Jürgen Moltmann, Professor Emeritus of Systematic Theology at the University of Tübingen in Germany, is one of the most widely read theologians of the second half of the twentieth century. Moltmann was born in Hamburg, Germany, on 8 April 1926. He states that he grew up in a secular home, without significant Christian influence. As a boy he wanted to study science and mathematics. However in 1944, his education was interrupted when he was drafted by the German army. Moltmann was sent to the front lines in the Belgian forest. He surrendered in 1945 to the first British soldier he met.
For the next few years (1945–1948), he was confined as a prisoner of war and moved from camp to camp. First held in Belgium, he was later moved to Scotland and then to northern England. His experience as a POW had a powerful impact on his life, as it was in the camps that he had time to reflect upon the devastating nature of the Second World War. It was also in the camps that Moltmann met Christian chaplains, was given the New Testament and Psalms to read, and had his first introduction to Christian theology. Moltmann reflects about the war experience: ‘In July 1943 I was an air force auxiliary in a battery in the center of Hamburg, and barely survived the fire storm which the Royal Air Force's “Operation Gomorrah” let loose on the eastern part of the city. The friend standing next to me at the firing predictor was torn to pieces by the bomb that left me unscathed. That night I cried out to God for the first time: “My God, where are you?” And the question “Why am I not dead too?” has haunted me ever since’.
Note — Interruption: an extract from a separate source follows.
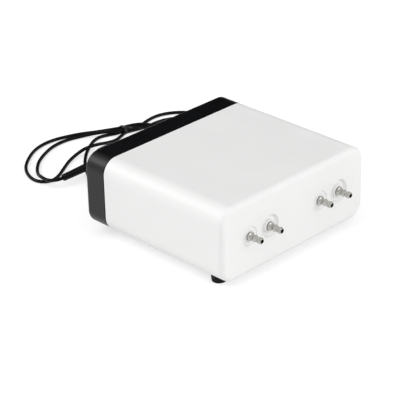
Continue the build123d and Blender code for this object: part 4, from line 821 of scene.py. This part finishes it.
class PUMP_OT_stage(bpy.types.Operator):
    """Sets the pale floor, the soft lamps, and surroundings with a dark screen behind the pump"""

    bl_idname = "pump.stage"
    bl_label = "Stage"

    def execute(self, context):
        scene = context.scene
        settings = scene.pump_stage
        self.lay_floor(scene)
        self.hang_lamp(scene, "left_lamp", LEFT_LAMP_PLACE, LEFT_LAMP_WIDTH, settings.side_light)
        self.hang_lamp(scene, "front_lamp", FRONT_LAMP_PLACE, FRONT_LAMP_WIDTH, settings.front_light)
        self.surround(scene, settings.sky_level)
        return {"FINISHED"}

    def lay_floor(self, scene):
        """A floor that is nearly white to the camera and in reflections, and lights as grey paper."""
        shape = bmesh.new()
        bmesh.ops.create_grid(shape, x_segments=8, y_segments=8, size=FLOOR_HALF_WIDTH * MM)
        mesh = bpy.data.meshes.new("floor")
        shape.to_mesh(mesh)
        shape.free()
        floor = bpy.data.objects.new("floor", mesh)
        scene.collection.objects.link(floor)
        material = bpy.data.materials.new("floor_paper")
        tree, surface = blank_tree(material)
        paper = add_node(tree, "ShaderNodeBsdfDiffuse", {"Color": (0.8, 0.8, 0.8, 1.0)})
        shadowed = add_node(tree, "ShaderNodeBsdfDiffuse", {"Color": (0.5, 0.5, 0.5, 1.0)})
        glow = add_node(tree, "ShaderNodeEmission", {"Color": WHITE, "Strength": 0.62})
        seen = add_node(tree, "ShaderNodeAddShader", {0: shadowed.outputs[0], 1: glow.outputs[0]})
        share = self.kind_of_ray(tree, "Is Camera Ray", "Is Glossy Ray", "Is Transmission Ray")
        choice = add_node(tree, "ShaderNodeMixShader", {0: share, 1: paper.outputs[0], 2: seen.outputs[0]})
        tree.links.new(choice.outputs[0], surface)
        mesh.materials.append(material)

    def hang_lamp(self, scene, name, place, width, power):
        """A square lamp that points at the pump."""
        lamp = bpy.data.lights.new(name, "AREA")
        lamp.shape = "SQUARE"
        lamp.size = width * MM
        lamp.energy = power
        holder = bpy.data.objects.new(name, lamp)
        holder.location = metres(place)
        aim = metres(LAMP_TARGET) - holder.location
        holder.rotation_euler = aim.to_track_quat("-Z", "Y").to_euler()
        scene.collection.objects.link(holder)

    def surround(self, scene, level):
        """An even light from all round but for the screen, with a white backdrop for the camera."""
        world = bpy.data.worlds.new("surroundings")
        tree, surface = blank_tree(world, "ShaderNodeOutputWorld")
        backdrop = add_node(tree, "ShaderNodeBackground", {"Color": WHITE, "Strength": 1.0})
        direction = tree.nodes.new("ShaderNodeTexCoord").outputs["Generated"]
        facing = add_node(
            tree, "ShaderNodeVectorMath", {0: direction, 1: SCREEN_DIRECTION}, operation="DOT_PRODUCT")
        screened = ranged(
            tree, facing.outputs["Value"], start=SCREEN_START, end=SCREEN_FULL,
            low=level, high=SCREEN_REST * level)
        around = add_node(tree, "ShaderNodeBackground", {"Color": WHITE, "Strength": screened})
        share = self.kind_of_ray(tree, "Is Camera Ray", "Is Transmission Ray")
        choice = add_node(
            tree, "ShaderNodeMixShader", {0: share, 1: around.outputs[0], 2: backdrop.outputs[0]})
        tree.links.new(choice.outputs[0], surface)
        scene.world = world

    def kind_of_ray(self, tree, *kinds):
        """1 for a ray of any of these kinds, and 0 for others."""
        rays = tree.nodes.new("ShaderNodeLightPath")
        share = rays.outputs[kinds[0]]
        for kind in kinds[1:]:
            either = add_node(
                tree, "ShaderNodeMath", {0: share, 1: rays.outputs[kind]}, operation="MAXIMUM")
            share = either.outputs[0]
        return share


class PUMP_PT_panel(bpy.types.Panel):
    """Lists the pump's settings and the steps that make it"""

    bl_idname = "PUMP_PT_panel"
    bl_label = "Air Pump"
    bl_space_type = "VIEW_3D"
    bl_region_type = "UI"
    bl_category = "Air Pump"

    def draw(self, context):
        layout = self.layout
        for group in GROUPS:
            settings = getattr(context.scene, group)
            box = layout.box()
            for key in settings.bl_rna.properties.keys():
                if key not in {"rna_type", "name"}:
                    box.prop(settings, key)
        for step in STEPS:
            layout.operator(step.bl_idname)


GROUPS = {
    "pump_housing": PUMP_PG_housing,
    "pump_outlets": PUMP_PG_outlets,
    "pump_cord": PUMP_PG_cord,
    "pump_stage": PUMP_PG_stage,
}
STEPS = (
    PUMP_OT_camera, PUMP_OT_finishes, PUMP_OT_tie, PUMP_OT_plug, PUMP_OT_cord,
    PUMP_OT_outlets, PUMP_OT_winding, PUMP_OT_stage,
)


def register():
    for name, group in GROUPS.items():
        bpy.utils.register_class(group)
        setattr(bpy.types.Scene, name, bpy.props.PointerProperty(type=group))
    for step in STEPS:
        bpy.utils.register_class(step)
    bpy.utils.register_class(PUMP_PT_panel)


def unregister():
    bpy.utils.unregister_class(PUMP_PT_panel)
    for step in reversed(STEPS):
        bpy.utils.unregister_class(step)
    for name, group in GROUPS.items():
        delattr(bpy.types.Scene, name)
        bpy.utils.unregister_class(group)


def main():
    register()
    for step in STEPS:
        family, name = step.bl_idname.split(".")
        getattr(getattr(bpy.ops, family), name)()


if __name__ == "__main__":
    main()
When the war was over, Moltmann returned to his home in Hamburg. As a result of his reading the Bible and theological texts in the POW camps and attending the Student Christian Movement conference in the summer of 1947 with a group of POWs, Moltmann decided to pursue theological training. He received his doctorate from the University of Göttingen, under the direction of Otto Weber in 1952. From 1952 to 1957 Moltmann was the pastor of the Evangelical Church of Bremen-Wasserhorst.
In 1958 Moltmann became a theology teacher at an academy in Wuppertal that was operated by the Confessing Church and in 1963 he joined the theological faculty of Bonn University. He was appointed Professor of Systematic Theology at the University of Tübingen in 1967 and remained there until his retirement in 1994. From 1963 to 1983, Moltmann was a member of the Faith and Order Committee of the World Council of Churches. From 1983 to 1993, Moltmann was the Robert W. Woodruff Distinguished Visiting Professor of Systematic Theology at Candler School of Theology at Emory University in Atlanta, Georgia. He delivered the Gifford Lectures at the University of Edinburgh in 1984–1985. Moltmann won the 2000 Louisville Grawemeyer Award in Religion for his book The Coming of God: Christian Eschatology.
Moltmann married the feminist theologian Elisabeth Wendel in 1952; they have four daughters.
Moltmann has contributed many books to the field of theology, including Theology of Hope (1964), The Crucified God (1972), Man (1974), The Church in the Power of the Spirit (1975), The Trinity and the Kingdom of God (1980), God in Creation (1985), The Way of Jesus Christ (1989), The Spirit of Life (1991), Theology of Hope: On the Ground and the Implications of a Christian Eschatology (1993), The Coming of God (1995), How I Have Changed: Reflections on Thirty Years of Theology (1997), The Source of Life (1997), God for a Secular Society (1998), Experiences in Theology (2000), Science and Wisdom (2003) and In the End—The Beginning: The Life of Hope (2004). Books coauthored with his Dr. Elisabeth Moltmann-Wendel include Humanity in God (1983), God–His and Hers (1991), and Passion for God: Theology in Two Voices (2003).